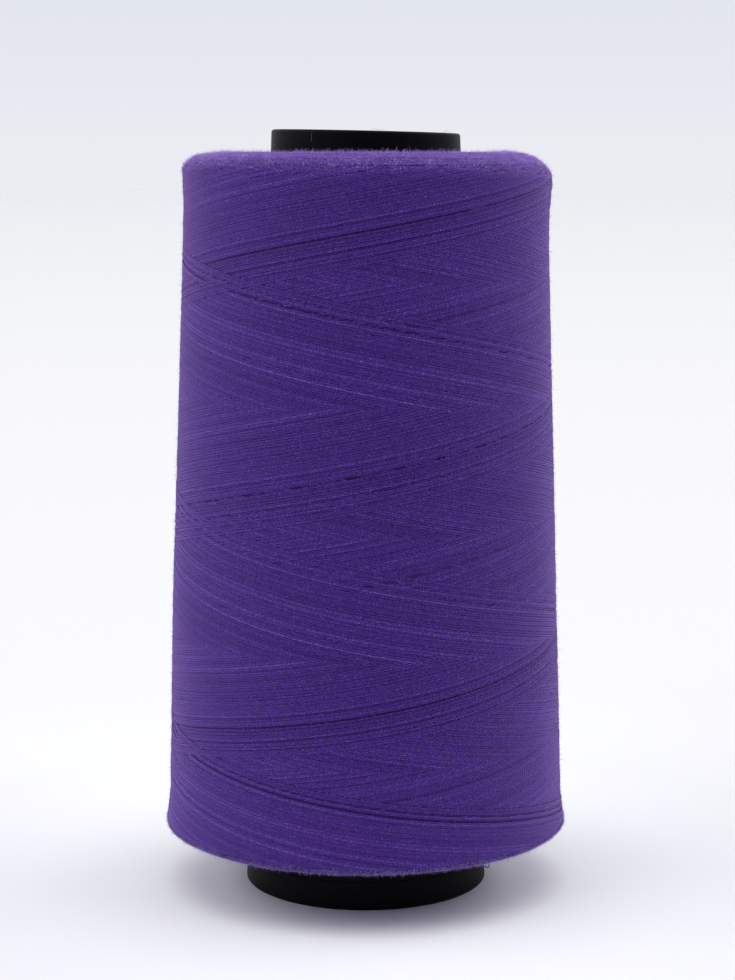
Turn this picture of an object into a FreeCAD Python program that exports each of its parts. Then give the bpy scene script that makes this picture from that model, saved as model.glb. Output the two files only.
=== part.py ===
"""Large spool of sewing thread: a moulded tapered tube carrying a cross-wound package.

Millimetres, +Z up the spool's axis.  The origin is the centre of the tube's base rim, so
the spool stands on Z = 0 with its nose upwards.  +X is the side to which the nose rim
slopes down.
"""
import FreeCAD, Part
import math
import os

V = FreeCAD.Vector

# ---- driving dimensions: the moulded tube ----
TUBE_HEIGHT = 135.0          # base rim to nose rim, on the axis
BASE_RADIUS = 21.85          # outside, at the base rim
NOSE_RADIUS = 16.60          # outside, at the nose rim
WALL = 1.6                   # thickness of the tapered wall
NOSE_CANT_DEG = 1.3          # the nose rim isn't quite square to the axis
RIM_ROUND = 0.5              # rounding of the outer edges of both rims
INNER_RIM_ROUND = 0.3        # rounding of the inner edges of both rims

# ---- driving dimensions: inside the tube, where it sits on a spindle ----
BASE_LIP = 1.85              # wall left round the base land, at the base rim
BASE_LAND_LENGTH = 8.0       # true cylinder inside the base
NOSE_LIP = 2.3               # wall left round the nose land, at the nose rim
NOSE_LAND_LENGTH = 7.0       # true cylinder inside the nose, below its lowest rim point
RIB_COUNT = 6                # centring ribs between the two lands
RIB_THICKNESS = 1.0
RIB_HEIGHT = 0.9             # how far a rib stands in from the wall at its lower end
RIB_START_GAP = 4.0          # from the base land up to the foot of the ribs
RIB_WALL_SINK = 0.4          # how far a rib is sunk into the wall that it grows from

# ---- driving dimensions: the tail groove round the base ----
GROOVE_CENTRE = 5.2          # height of the groove above the base rim
GROOVE_WIDTH = 0.5
GROOVE_DEPTH = 0.2

# ---- driving dimensions: the wound package ----
BASE_MARGIN = 10.85          # bare tube below the package
NOSE_MARGIN = 3.7            # bare tube above the package
LOW_BUILD = 14.29            # depth of thread on the tube at the foot of the straight taper
HIGH_BUILD = 15.04           # depth of thread at the head of the straight taper
FLARE_LENGTH = 6.0           # end stretches where the turns pile up at the reversals
LOW_FLARE = 0.45             # how far the bottom edge stands out of the straight taper
HIGH_FLARE = 0.35            # how far the top edge stands out of it
BOTTOM_EDGE_ROUND = 0.5      # the bottom edge is crisp
TOP_EDGE_ROUND = 3.2         # the top shoulder is soft
WINDING_GAP = 0.0            # the thread is wound tight on the tube

# ---- driving dimensions: the loose end of the thread ----
LOOSE_END_DIAMETER = 0.2     # about what a fine sewing thread measures
LOOSE_END_ANGLE_DEG = -52.9  # where it hangs out, round the axis from +X
LOOSE_END_INSET = 0.5        # from the package's edge in to where it comes out
LOOSE_END_DROP = 0.55        # straight stretch below the package
LOOSE_END_HOOK_RADIUS = 0.42 # the end curls back up in a small hook

# ---- worked out from the values above ----
TAPER = (BASE_RADIUS - NOSE_RADIUS) / TUBE_HEIGHT
BASE_LAND_RADIUS = BASE_RADIUS - BASE_LIP
NOSE_LAND_RADIUS = NOSE_RADIUS - NOSE_LIP
PACKAGE_BOTTOM = BASE_MARGIN
PACKAGE_TOP = TUBE_HEIGHT - NOSE_MARGIN
CANT = math.radians(NOSE_CANT_DEG)
NOSE_DROP = NOSE_RADIUS * math.tan(CANT)      # rim height lost on the low side
CUT_MARGIN = 5.0                               # how far cutting bodies run past the part
RIM_SLACK = 0.05                               # how near to a rim's plane its edges are looked for


def tube_radius(height):
    """Outside radius of the tube at a height above its base rim."""
    return BASE_RADIUS - TAPER * height


def revolve(points):
    """Solid of revolution about Z from a closed outline of (radius, height) points."""
    corners = [V(radius, 0, height) for radius, height in points]
    wire = Part.makePolygon(corners + corners[:1])
    return Part.Face(wire).revolve(V(0, 0, 0), V(0, 0, 1), 360)


def nose_plane_cutter():
    """Everything above the canted plane of the nose rim."""
    size = 4 * BASE_RADIUS
    block = Part.makeBox(size, size, size, V(-size / 2, -size / 2, 0))
    block.rotate(V(0, 0, 0), V(0, 1, 0), NOSE_CANT_DEG)
    block.translate(V(0, 0, TUBE_HEIGHT))
    return block


def tube_shell():
    """Tapered wall with its two inner lands, cut off at the canted nose plane."""
    over = TUBE_HEIGHT + CUT_MARGIN
    nose_land_foot = TUBE_HEIGHT - NOSE_DROP - NOSE_LAND_LENGTH
    outline = [
        (BASE_LAND_RADIUS, 0),
        (BASE_RADIUS, 0),
        (tube_radius(over), over),
        (NOSE_LAND_RADIUS, over),
        (NOSE_LAND_RADIUS, nose_land_foot),
        (tube_radius(nose_land_foot) - WALL, nose_land_foot),
        (tube_radius(BASE_LAND_LENGTH) - WALL, BASE_LAND_LENGTH),
        (BASE_LAND_RADIUS, BASE_LAND_LENGTH),
    ]
    return revolve(outline).cut(nose_plane_cutter())


def tail_groove():
    """Ring that is cut from the base to leave the shallow tail groove."""
    low = GROOVE_CENTRE - GROOVE_WIDTH / 2
    high = GROOVE_CENTRE + GROOVE_WIDTH / 2
    outline = [
        (tube_radius(low) - GROOVE_DEPTH, low),
        (tube_radius(low) + CUT_MARGIN, low),
        (tube_radius(high) + CUT_MARGIN, high),
        (tube_radius(high) - GROOVE_DEPTH, high),
    ]
    return revolve(outline)


def rim_edges(shell, high):
    """The circular edges of one rim, sorted from the inner one to the outer one."""
    level = TUBE_HEIGHT if high else 0.0
    slack = NOSE_DROP + RIM_SLACK if high else RIM_SLACK
    edges = [edge for edge in shell.Edges
             if abs(edge.CenterOfMass.z - level) < slack
             and edge.BoundBox.XLength > NOSE_RADIUS]
    return sorted(edges, key=lambda edge: edge.Length)


def round_rims(shell):
    """Round the inner and outer edge of the base rim and of the nose rim."""
    for high in (False, True):
        inner, outer = rim_edges(shell, high)
        shell = shell.makeFillet(RIM_ROUND, [outer])
        inner = rim_edges(shell, high)[0]
        shell = shell.makeFillet(INNER_RIM_ROUND, [inner])
    return shell


def centring_rib(angle_deg):
    """One slim rib on the inside wall, from above the base land up into the nose land."""
    foot = BASE_LAND_LENGTH + RIB_START_GAP
    head = TUBE_HEIGHT - NOSE_DROP - NOSE_LAND_LENGTH + RIB_WALL_SINK
    wall_foot = tube_radius(foot) - WALL
    wall_head = tube_radius(head) - WALL
    corners = [
        V(wall_foot + RIB_WALL_SINK, 0, foot),
        V(wall_foot - RIB_HEIGHT, 0, foot + RIB_HEIGHT),
        V(NOSE_LAND_RADIUS, 0, head),
        V(wall_head + RIB_WALL_SINK, 0, head),
    ]
    face = Part.Face(Part.makePolygon(corners + corners[:1]))
    rib = face.extrude(V(0, RIB_THICKNESS, 0))
    rib.translate(V(0, -RIB_THICKNESS / 2, 0))
    rib.rotate(V(0, 0, 0), V(0, 0, 1), angle_deg)
    return rib


def make_tube():
    """The whole moulded tube."""
    shell = round_rims(tube_shell().cut(tail_groove()))
    ribs = [centring_rib(360.0 * index / RIB_COUNT) for index in range(RIB_COUNT)]
    return shell.fuse(ribs).removeSplitter()


def straight_taper(height):
    """Outside radius of the package's straight taper at a height."""
    low = PACKAGE_BOTTOM + FLARE_LENGTH
    high = PACKAGE_TOP - FLARE_LENGTH
    low_radius = tube_radius(low) + LOW_BUILD
    high_radius = tube_radius(high) + HIGH_BUILD
    share = (height - low) / (high - low)
    return low_radius + (high_radius - low_radius) * share


def quarter_round(start, middle_angle_deg, centre, radius):
    """Arc in the X-Z plane from a start point, through an angle, a quarter turn long."""
    angle = math.radians(middle_angle_deg)
    end_angle = 2 * angle - math.atan2(start.z - centre.z, start.x - centre.x)
    middle = V(centre.x + radius * math.cos(angle), 0, centre.z + radius * math.sin(angle))
    end = V(centre.x + radius * math.cos(end_angle), 0, centre.z + radius * math.sin(end_angle))
    return Part.Arc(start, middle, end).toShape(), end


def make_winding():
    """The cross-wound package as one closed body that fills the space round the tube."""
    low_edge = straight_taper(PACKAGE_BOTTOM) + LOW_FLARE
    high_edge = straight_taper(PACKAGE_TOP - TOP_EDGE_ROUND) + HIGH_FLARE
    inner_low = V(tube_radius(PACKAGE_BOTTOM) + WINDING_GAP, 0, PACKAGE_BOTTOM)
    inner_high = V(tube_radius(PACKAGE_TOP) + WINDING_GAP, 0, PACKAGE_TOP)
    bottom_outer = V(low_edge - BOTTOM_EDGE_ROUND, 0, PACKAGE_BOTTOM)
    bottom_centre = V(bottom_outer.x, 0, PACKAGE_BOTTOM + BOTTOM_EDGE_ROUND)
    bottom_arc, low_side = quarter_round(bottom_outer, -45, bottom_centre, BOTTOM_EDGE_ROUND)
    taper_foot = V(straight_taper(PACKAGE_BOTTOM + FLARE_LENGTH), 0, PACKAGE_BOTTOM + FLARE_LENGTH)
    taper_head_height = PACKAGE_TOP - TOP_EDGE_ROUND - FLARE_LENGTH
    taper_head = V(straight_taper(taper_head_height), 0, taper_head_height)
    high_side = V(high_edge, 0, PACKAGE_TOP - TOP_EDGE_ROUND)
    top_centre = V(high_edge - TOP_EDGE_ROUND, 0, high_side.z)
    top_arc, top_outer = quarter_round(high_side, 45, top_centre, TOP_EDGE_ROUND)
    edges = [
        Part.makeLine(inner_low, bottom_outer),
        bottom_arc,
        Part.makeLine(low_side, taper_foot),
        Part.makeLine(taper_foot, taper_head),
        Part.makeLine(taper_head, high_side),
        top_arc,
        Part.makeLine(top_outer, inner_high),
        Part.makeLine(inner_high, inner_low),
    ]
    face = Part.Face(Part.Wire(edges))
    return face.revolve(V(0, 0, 0), V(0, 0, 1), 360)


def make_loose_end():
    """The cut end of the thread: a short drop out of the bottom face and a small hook."""
    angle = math.radians(LOOSE_END_ANGLE_DEG)
    across = V(-math.sin(angle), math.cos(angle), 0)
    exit_radius = straight_taper(PACKAGE_BOTTOM) + LOW_FLARE - BOTTOM_EDGE_ROUND - LOOSE_END_INSET
    root = V(exit_radius * math.cos(angle), exit_radius * math.sin(angle), PACKAGE_BOTTOM)
    drop_foot = root + V(0, 0, -LOOSE_END_DROP)
    hook_centre = drop_foot - across * LOOSE_END_HOOK_RADIUS
    hook_low = hook_centre + V(0, 0, -LOOSE_END_HOOK_RADIUS)
    hook_end = hook_centre - across * LOOSE_END_HOOK_RADIUS
    path = Part.Wire([
        Part.makeLine(root, drop_foot),
        Part.Arc(drop_foot, hook_low, hook_end).toShape(),
    ])
    section = Part.Wire([Part.makeCircle(LOOSE_END_DIAMETER / 2, root, V(0, 0, 1))])
    return path.makePipeShell([section], True, False)


def write(name, shape):
    """Write one sub-part and print its size."""
    shape.exportStep("parts/" + name + ".step")
    box = shape.BoundBox
    print("%-18s %8.2f x %8.2f x %8.2f mm, volume %10.2f mm3, solids %d, valid %s" % (
        name, box.XLength, box.YLength, box.ZLength, shape.Volume, len(shape.Solids), shape.isValid()))


os.makedirs("parts", exist_ok=True)
write("cone_tube", make_tube())
write("thread_winding", make_winding())
write("loose_thread_end", make_loose_end())
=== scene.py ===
# %% [markdown]
# # A large spool of sewing thread
#
# The real object is two things: a black tube, moulded in one piece, and a few kilometres
# of purple thread wound on it.  The CAD model already holds the tube, and a plain closed
# body where the thread is.  This notebook keeps the tube, gives it a better plastic, and
# replaces the plain body's surface with thread that is laid turn by turn, much as a winding
# machine lays it.

# %% Load the fixed frame
import math

import bpy
import numpy as np
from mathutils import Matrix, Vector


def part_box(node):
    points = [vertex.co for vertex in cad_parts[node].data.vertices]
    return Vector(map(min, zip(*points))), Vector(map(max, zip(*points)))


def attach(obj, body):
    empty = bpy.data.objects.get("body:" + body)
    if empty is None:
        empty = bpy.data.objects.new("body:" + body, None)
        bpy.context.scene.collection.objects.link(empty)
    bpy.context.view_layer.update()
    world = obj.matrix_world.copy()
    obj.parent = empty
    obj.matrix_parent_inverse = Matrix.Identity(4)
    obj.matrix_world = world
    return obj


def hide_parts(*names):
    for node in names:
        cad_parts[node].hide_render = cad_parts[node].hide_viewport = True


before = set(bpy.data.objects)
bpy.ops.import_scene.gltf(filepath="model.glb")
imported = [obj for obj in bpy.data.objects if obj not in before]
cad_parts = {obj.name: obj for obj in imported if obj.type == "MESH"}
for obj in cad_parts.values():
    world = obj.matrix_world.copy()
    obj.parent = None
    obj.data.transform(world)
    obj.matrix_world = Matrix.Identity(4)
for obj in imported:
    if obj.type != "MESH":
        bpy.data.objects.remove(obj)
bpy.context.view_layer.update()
bpy.ops.object.select_all(action="DESELECT")
MM = 0.001
tube_low, tube_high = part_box("cone_tube")
wound_low, wound_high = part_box("thread_winding")
print("tube height %.1f mm, package from %.1f to %.1f mm" % (
    (tube_high.z - tube_low.z) / MM, wound_low.z / MM, wound_high.z / MM))

# %% [markdown]
# ## The camera
#
# The camera comes first, because everything is judged through it.  A short telephoto lens
# stands about 41 cm from the spool's axis, just under the height of the nose rim, and looks
# down a little.  That is why the nose is seen edge-on while the base shows its round front.
# Depth of field stays off: the whole spool is sharp.

# %% Camera at the eye of the viewer
CAMERA_DISTANCE = 0.4147
CAMERA_HEIGHT = 0.1300
CAMERA_SIDE = 0.0003
CAMERA_DOWN_DEG = 8.06
LENS_MM = 85.55

camera_data = bpy.data.cameras.new("camera")
camera_data.lens = LENS_MM
camera_data.sensor_width = 36.0
camera = bpy.data.objects.new("camera", camera_data)
bpy.context.scene.collection.objects.link(camera)
camera.location = (CAMERA_SIDE, -CAMERA_DISTANCE, CAMERA_HEIGHT)
camera.rotation_euler = (math.radians(90 - CAMERA_DOWN_DEG), 0, 0)
bpy.context.scene.camera = camera
print("camera at", [round(v, 4) for v in camera.location])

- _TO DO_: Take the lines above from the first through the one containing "a cross-wound package." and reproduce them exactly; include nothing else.

- _RESPONSE BELOW_:
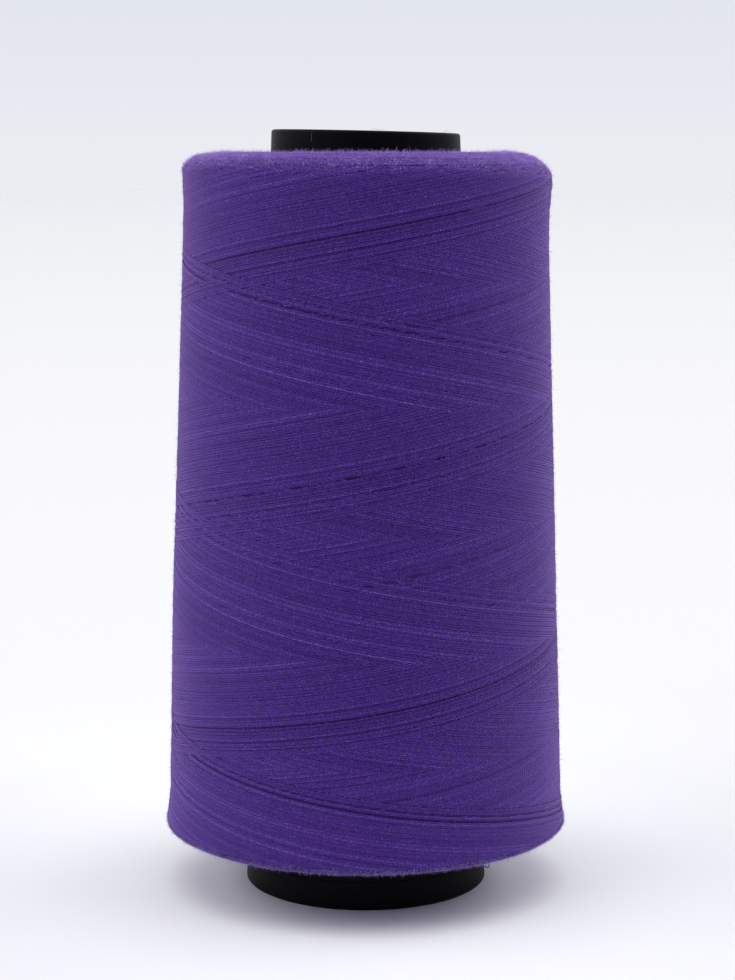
Turn this picture of an object into a FreeCAD Python program that exports each of its parts. Then give the bpy scene script that makes this picture from that model, saved as model.glb. Output the two files only.
=== part.py ===
"""Large spool of sewing thread: a moulded tapered tube carrying a cross-wound package.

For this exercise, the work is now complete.